Failing to listen demonstrates that I may understand the situation, but I definitely don’t understand comfort. Often times the most comforting thing that I can do is just listen. Ask anyone who has experienced a deep loss “What did people do that comforted you the most?” I guarantee that “they just listened” will always be near the top.

When we listen we affirm the person’s struggle. We agree with them that this is hard. We help them heal without trying to fix them.

Confession time: I am awful at this. I like to fix the person’s logic, theology, memory, attitude, and possibly even their personality all in one fell swoop. While Jesus did correct Martha’s theology (John 11:25-26), he did so in the context of genuine sorrow (John 11:35).

2. Share enough but not more

When God has placed you in the position to comfort someone who is suffering, share enough, but not too much. Let’s imagine a person just broke their arm. Tell them you understand how badly it hurts, but don’t tell them you broke both arms and both legs, in multiple places, at the same time, while rescuing a drowning baby, and didn’t get any time off work. That may be true, but when you top their struggle, the hurting person just feels like an idiot.

Think back to what you were feeling and mention what hurts, fears, frustrations, etc. that you felt and then…

3. Point to God, not to you

If I am the hero of my story, I don’t understand comfort. God is the God of all comfort, not me.
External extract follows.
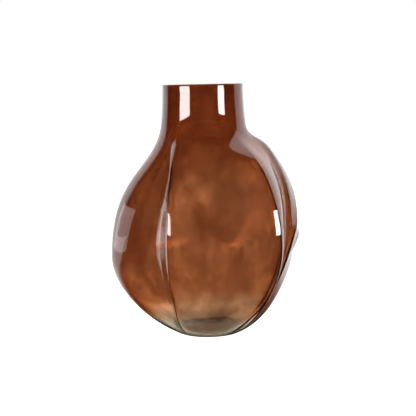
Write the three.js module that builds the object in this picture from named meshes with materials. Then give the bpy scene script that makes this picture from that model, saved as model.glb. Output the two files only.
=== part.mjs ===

He was the one who comforted me, and he is the one who will comfort this fellow person.

If I point that hurting person to me instead of God, what will they have when I leave the room? Nothing. If I point them to God, instead of me, what will they have when I leave the room? More than enough.

These are some ways people have ministered to us, sharing a God-given comfort experienced in their life. We thank God for giving us people like this in the midst of struggles, and pray that we too will comfort others with the comfort God has given to us.

What other suggestions would you add?